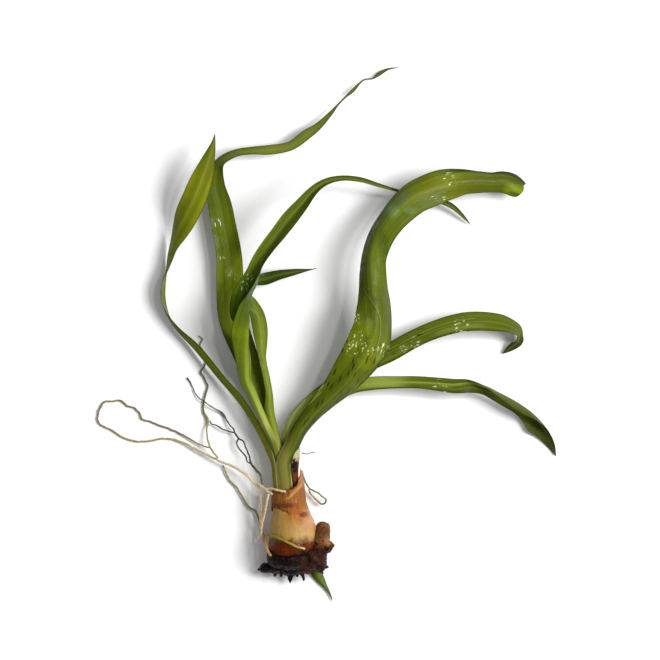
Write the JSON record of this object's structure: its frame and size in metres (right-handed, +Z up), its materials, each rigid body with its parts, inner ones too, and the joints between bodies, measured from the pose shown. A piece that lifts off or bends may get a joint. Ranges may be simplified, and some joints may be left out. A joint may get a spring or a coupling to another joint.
{
  "type": "water onion plant",
  "caption": "Bulbous water plant laid on its side: long bulb in a torn tunic, dark basal plate, arching strap leaves spread from the neck, and fine trailing roots.",
  "frame": {"origin": "middle of the flat patch on the bulb's underside that rests on the surface", "axes": "+Z up from the surface that the plant lies on, +Y along the plant from the basal plate to the leaf tips, +X to the side that the broad leaf arches to"},
  "size_m": [0.3071, 0.3575, 0.0428],
  "materials": {
    "leaf_green": "gloss",
    "bulb_cream": "satin",
    "tunic_brown": "satin",
    "plate_brown": "satin",
    "root_tan": "satin"
  },
  "bodies": {
    "root": {"bulb": "bulb_cream", "tunic": "tunic_brown", "dried_leaf_base": "tunic_brown", "basal_plate": "plate_brown", "outer_left_leaf": "leaf_green", "tall_left_leaf": "leaf_green", "arching_leaf": "leaf_green", "hooked_leaf": "leaf_green", "broad_leaf": "leaf_green", "curled_right_leaf": "leaf_green", "lower_right_leaf": "leaf_green", "basal_leaf": "leaf_green", "long_looped_root": "root_tan", "upright_root": "root_tan", "forked_root": "root_tan", "drooping_root": "root_tan", "side_root": "root_tan", "crossing_root": "root_tan", "short_root": "root_tan", "right_looped_root": "root_tan", "hair_root": "root_tan"}
  },
  "joints": []
}
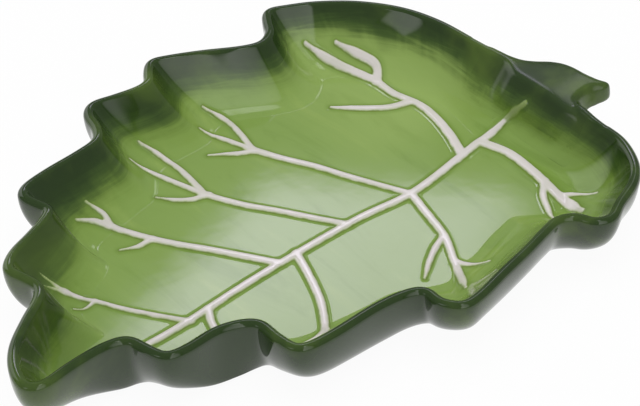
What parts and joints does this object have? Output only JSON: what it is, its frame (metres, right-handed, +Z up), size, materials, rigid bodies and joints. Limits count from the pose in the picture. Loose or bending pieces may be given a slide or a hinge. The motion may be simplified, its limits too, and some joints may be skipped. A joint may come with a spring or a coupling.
{
  "type": "leaf shaped plate",
  "caption": "Shallow glazed ceramic plate in the shape of a toothed leaf, with raised pale veins in its basin, a rounded lip, a short stem and a foot ring.",
  "frame": {"origin": "middle of the plate's footprint, at the table's height", "axes": "+X from the leaf's tip towards its stem, +Y towards the leaf's right half as seen from the stem, +Z up"},
  "size_m": [0.3, 0.2098, 0.03],
  "materials": {
    "green_glaze": "gloss",
    "dark_glaze": "gloss",
    "pale_glaze": "gloss",
    "bare_clay": "matt"
  },
  "bodies": {
    "root": {"dish_body": "green_glaze", "foot_ring": "bare_clay", "stem": "dark_glaze", "midrib": "pale_glaze", "vein_right_1": "pale_glaze", "vein_right_2": "pale_glaze", "vein_right_3": "pale_glaze", "vein_right_4": "pale_glaze", "vein_right_5": "pale_glaze", "vein_left_1": "pale_glaze", "vein_left_2": "pale_glaze", "vein_left_3": "pale_glaze", "vein_left_4": "pale_glaze"}
  },
  "joints": []
}
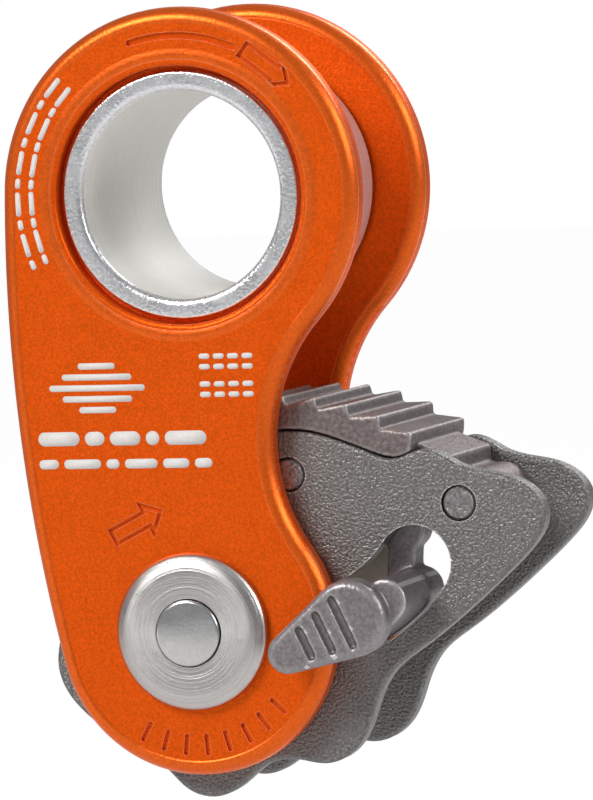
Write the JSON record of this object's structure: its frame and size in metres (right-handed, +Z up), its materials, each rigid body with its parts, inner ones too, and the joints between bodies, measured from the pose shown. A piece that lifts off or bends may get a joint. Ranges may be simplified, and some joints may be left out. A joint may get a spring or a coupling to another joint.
{
  "type": "ascender",
  "caption": "Pulley ascender: side plates on a hollow axle for a carabiner, with a sheave and a toothed swinging cam that has a thumb lock lever.",
  "frame": {"origin": "centre of the carabiner bore, half way across the width", "axes": "+X to the cam's beak, +Y to the rear side plate along the bore, +Z up from the cam pivot to the bore"},
  "size_m": [0.0473, 0.0302, 0.0688],
  "materials": {
    "orange_alloy": "satin orange anodising",
    "axle_alloy": "polished rim, turned bore",
    "sheave_alloy": "fine turned",
    "turned_steel": "turned stainless",
    "cam_steel": "bead-blasted grey",
    "jaw_casting": "investment-cast steel, matte",
    "lever_casting": "cast steel, worn edges",
    "pin_steel": "blasted pin ends",
    "bush_polymer": "self-lubricating polymer",
    "shim_polymer": "thin low-friction sheet",
    "seat_polymer": "moulded acetal",
    "bush_bronze": "sintered bronze",
    "spring_steel": "drawn wire"
  },
  "bodies": {
    "side_frame": {"front_side_plate": "orange_alloy", "rear_side_plate": "orange_alloy", "hollow_axle": "axle_alloy", "pivot_rivet": "turned_steel", "front_rivet_washer": "turned_steel", "rear_rivet_washer": "turned_steel", "pivot_sleeve": "turned_steel", "front_shim": "shim_polymer", "rear_shim": "shim_polymer"},
    "sheave": {"sheave": "sheave_alloy", "front_sheave_bush": "bush_polymer", "rear_sheave_bush": "bush_polymer"},
    "cam": {"front_cam_plate": "cam_steel", "rear_cam_plate": "cam_steel", "toothed_jaw": "jaw_casting", "lever_pin": "pin_steel", "jaw_pin": "pin_steel", "cam_spring": "spring_steel", "spring_seat": "seat_polymer"},
    "lever": {"lock_lever": "lever_casting", "lever_bush": "bush_bronze", "lever_spring": "spring_steel"}
  },
  "joints": [
    {"name": "sheave_spin", "type": "hinge", "parent": "side_frame", "child": "sheave", "pos_m": [0, 0, 0], "axis": [0, -1, 0], "continuous": true},
    {"name": "cam_swing", "type": "hinge", "parent": "side_frame", "child": "cam", "pos_m": [0, 0, -0.0377], "axis": [0, -1, 0], "range_deg": [-70, 34]},
    {"name": "lever_swing", "type": "hinge", "parent": "cam", "child": "lever", "pos_m": [0.00805, 0, -0.0245], "axis": [0, -1, 0], "range_deg": [0, 10], "stiffness_Nm_per_rad": 0.02, "springref_deg": -8.59}
  ]
}
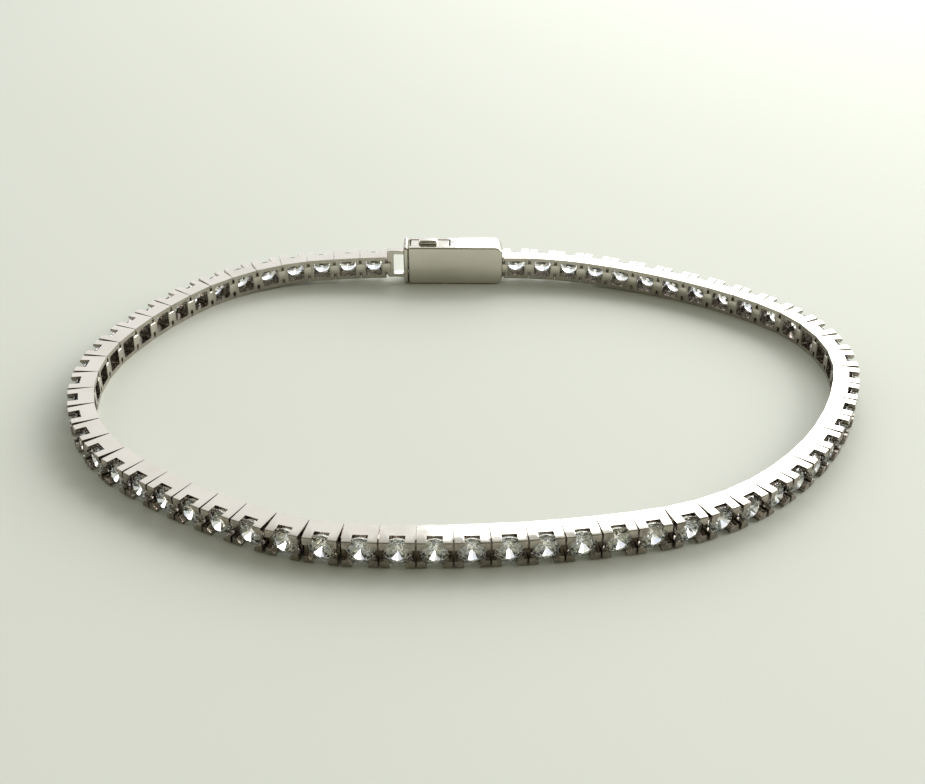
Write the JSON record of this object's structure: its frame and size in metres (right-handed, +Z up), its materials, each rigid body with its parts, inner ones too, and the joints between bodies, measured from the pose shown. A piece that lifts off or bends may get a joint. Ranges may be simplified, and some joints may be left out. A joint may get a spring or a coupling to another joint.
{
  "type": "tennis bracelet",
  "caption": "Closed oval chain of square collets, each set with a round stone, joined by a box clasp with a thumb press; it lies on a table.",
  "frame": {"origin": "middle of the bracelet's outer box, on the surface that it lies on", "axes": "+X along the longer way of the loop, +Y towards the clasp, +Z up"},
  "size_m": [0.0736, 0.0518, 0.0047],
  "materials": {
    "white_gold": "polished white gold",
    "stone": "clear, brilliant cut"
  },
  "bodies": {
    "bracelet": {"links_1": "white_gold", "links_2": "white_gold", "links_3": "white_gold", "links_4": "white_gold", "links_5": "white_gold", "links_6": "white_gold", "links_7": "white_gold", "links_8": "white_gold", "clasp_box": "white_gold", "clasp_tongue": "white_gold"},
    "catch": {"thumb_catch": "white_gold"}
  },
  "joints": [
    {"name": "thumb_press", "type": "hinge", "parent": "bracelet", "child": "catch", "pos_m": [0.00113, 0.02446, 0.0014], "axis": [0, -1, 0], "range_deg": [0, 4], "stiffness_Nm_per_rad": 0.1}
  ]
}
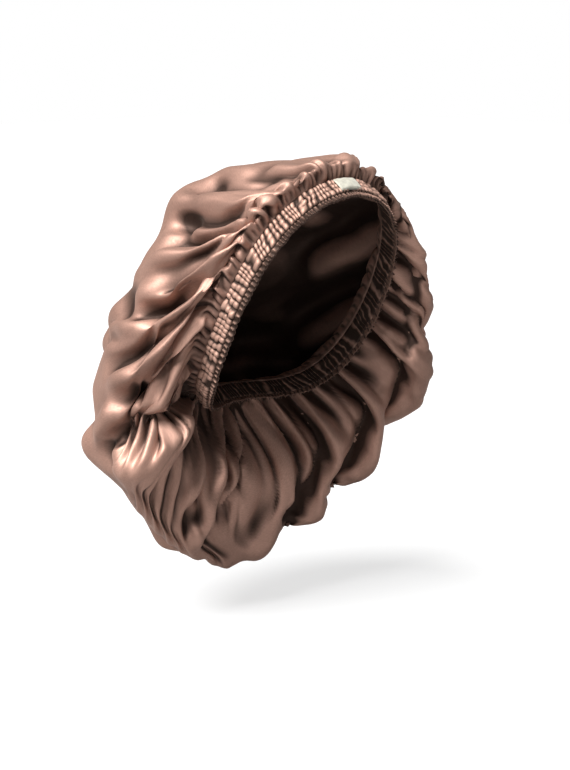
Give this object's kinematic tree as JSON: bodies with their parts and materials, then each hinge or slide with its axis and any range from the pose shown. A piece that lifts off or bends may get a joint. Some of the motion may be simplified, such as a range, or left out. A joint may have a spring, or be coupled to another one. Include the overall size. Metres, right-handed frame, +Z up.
{
  "type": "sleep bonnet",
  "caption": "Slouchy satin sleep bonnet held in its worn shape: a deep folded bag gathered into a ruched elastic casing round the open head hole.",
  "frame": {"origin": "middle of the head opening, between the front and the nape of the elastic casing", "axes": "+Z up as worn, -Y towards the wearer's front, -X towards the wearer's right"},
  "size_m": [0.2622, 0.227, 0.3264],
  "materials": {
    "satin": "glossy mauve-brown satin with soft bright folds",
    "ruched_satin": "the same satin, tightly ruched and stitched in channels",
    "frill_satin": "the same satin, turned over as a narrow frill",
    "woven_tape": "matte cream woven tape, bare"
  },
  "bodies": {
    "root": {"crown": "satin", "elastic_casing": "ruched_satin", "edge_frill": "frill_satin", "label": "woven_tape"}
  },
  "joints": []
}
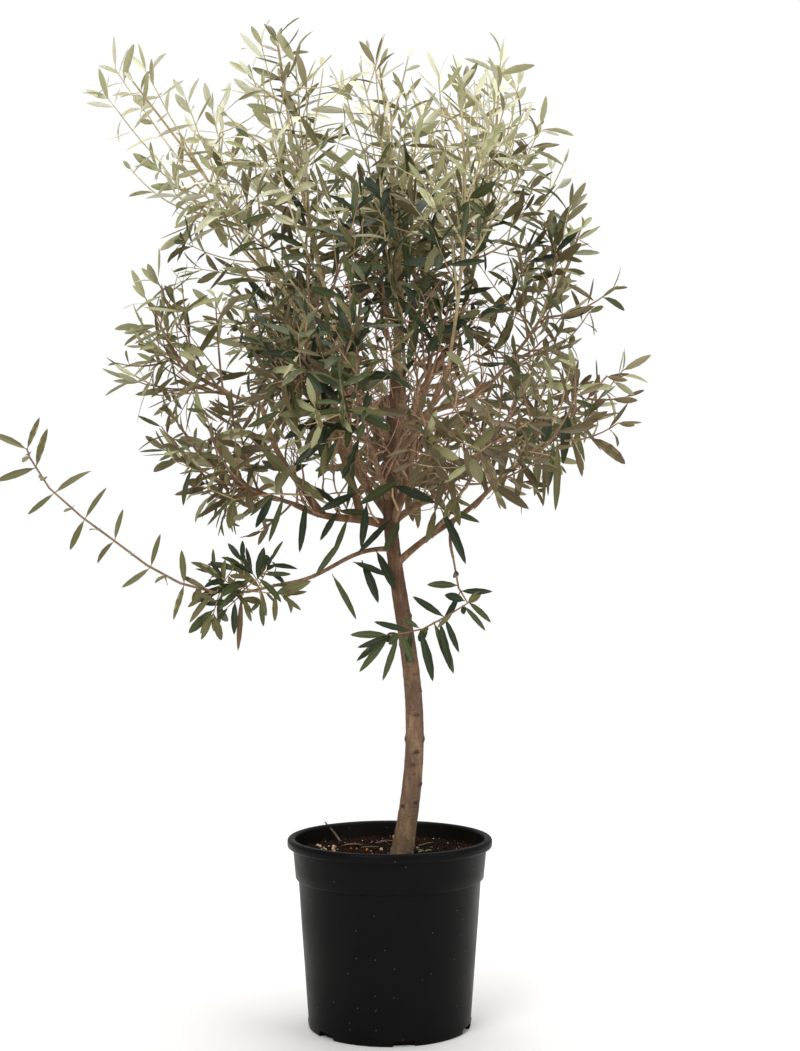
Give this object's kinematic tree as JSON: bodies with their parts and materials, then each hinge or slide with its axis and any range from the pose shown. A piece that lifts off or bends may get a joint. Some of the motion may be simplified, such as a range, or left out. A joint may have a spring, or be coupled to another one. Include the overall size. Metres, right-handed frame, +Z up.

• • • • • • •

## YOUR INSTRUCTIONS
Gather each line from the entries above that includes the word "axis".

## ANSWER TO THIS EXERCISE
    {"name": "sheave_spin", "type": "hinge", "parent": "side_frame", "child": "sheave", "pos_m": [0, 0, 0], "axis": [0, -1, 0], "continuous": true},
    {"name": "cam_swing", "type": "hinge", "parent": "side_frame", "child": "cam", "pos_m": [0, 0, -0.0377], "axis": [0, -1, 0], "range_deg": [-70, 34]},
    {"name": "lever_swing", "type": "hinge", "parent": "cam", "child": "lever", "pos_m": [0.00805, 0, -0.0245], "axis": [0, -1, 0], "range_deg": [0, 10], "stiffness_Nm_per_rad": 0.02, "springref_deg": -8.59}
    {"name": "thumb_press", "type": "hinge", "parent": "bracelet", "child": "catch", "pos_m": [0.00113, 0.02446, 0.0014], "axis": [0, -1, 0], "range_deg": [0, 4], "stiffness_Nm_per_rad": 0.1}
Give this object's kinematic tree as JSON: bodies with their parts and materials, then each hinge or slide with its axis and any range from the pose shown. A piece that lifts off or bends may get a joint. Some of the motion may be simplified, such as a range, or left out. A joint may have a spring, or be coupled to another one. Include the overall size. Metres, right-handed frame, +Z up.
Give this object's kinematic tree as JSON: bodies with their parts and materials, then each hinge or slide with its axis and any range from the pose shown. A piece that lifts off or bends may get a joint. Some of the motion may be simplified, such as a range, or left out. A joint may have a spring, or be coupled to another one. Include the overall size. Metres, right-handed frame, +Z up.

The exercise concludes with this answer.